4. Retail sales will be down for Q1 and further
Millions have already filed unemployment, but if consumers continue to stay in and not spend, layoffs could ripple throughout the economy. The unemployment rate, expected by economists to be around 13% will flatten or worsen, depending on how much people can spend.
The unemployment rate reflects the economy while consumer spending drives it.
“This week’s numbers, including retail sales tomorrow, will give us a sense of what happened in the month of March more broadly. Consumer spending will be down overall for March and Q1,” said Yelena Shulyatyeva, Senior US Economist at Bloomberg Economics. “…consumers have stopped driving the economy forward as they lost work if you look at both numbers together this week.”
5. Retailers will have a tough time rehiring
Retailers might have a tough time rehiring employees. Incomes might increase in April with the combination of more Americans filing for unemployment and government checks amounting to $1200 for singles arriving, along with tax returns. Those furloughed or laid off of low-wage retail work may not be looking for work due to having stable income from varying government programs.

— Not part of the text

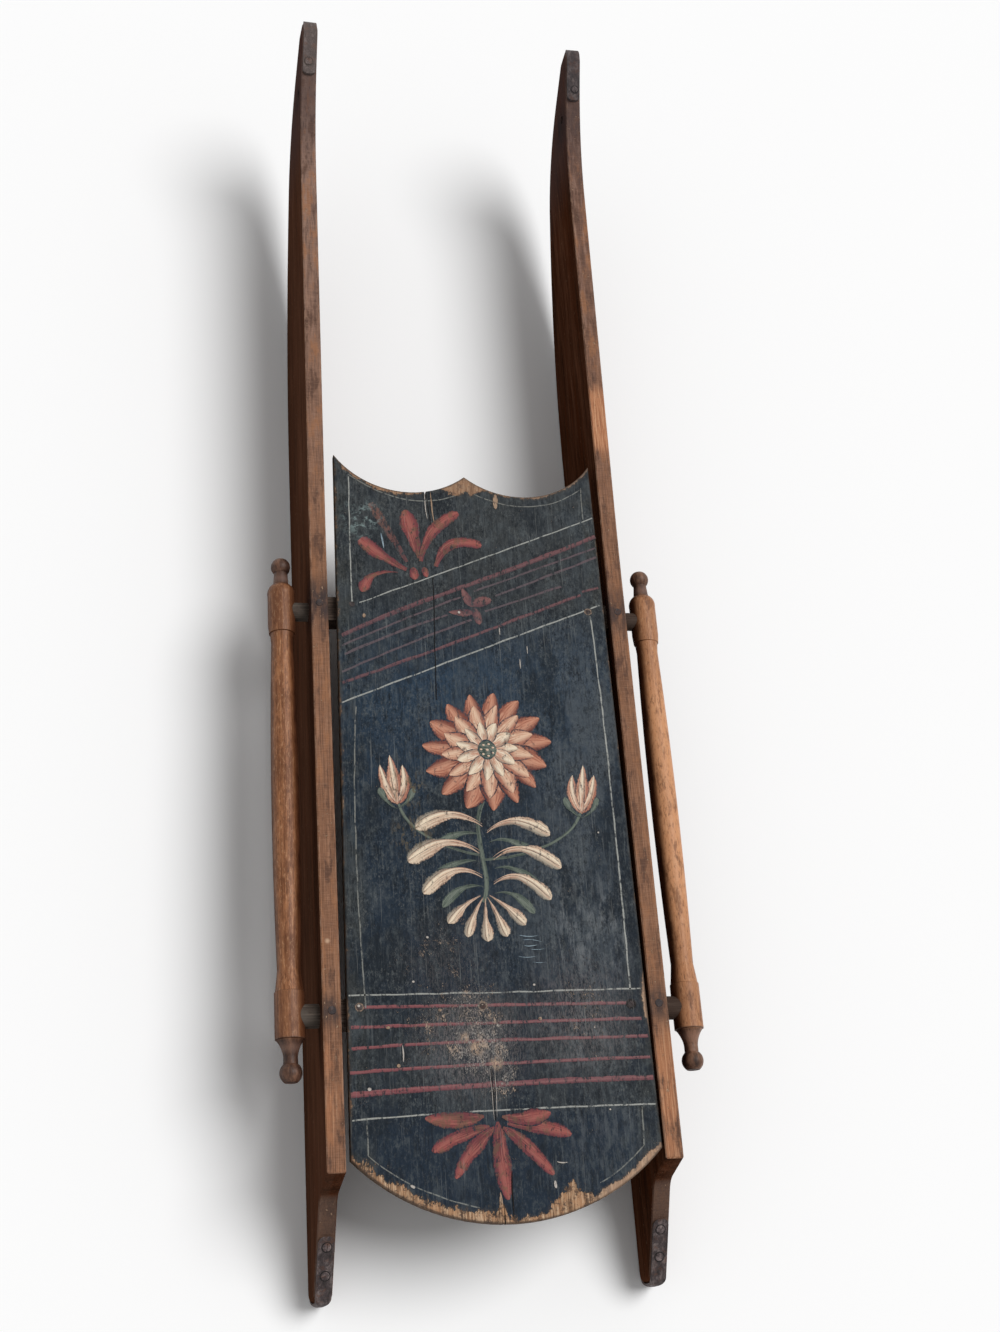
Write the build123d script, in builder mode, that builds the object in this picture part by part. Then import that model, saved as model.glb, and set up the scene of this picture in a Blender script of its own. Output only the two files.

However, small retailers may close down or see permanent sales loss. Over 300 billion of the federal government’s JOBS program specified for small business has already been committed. But thousands of retailers and restaurants still need assistance.
Overall, March retail sales might seem to have a bump in essential sales, but an overall loss as the impact of a crashed economy first hits tracking from the Commerce Department.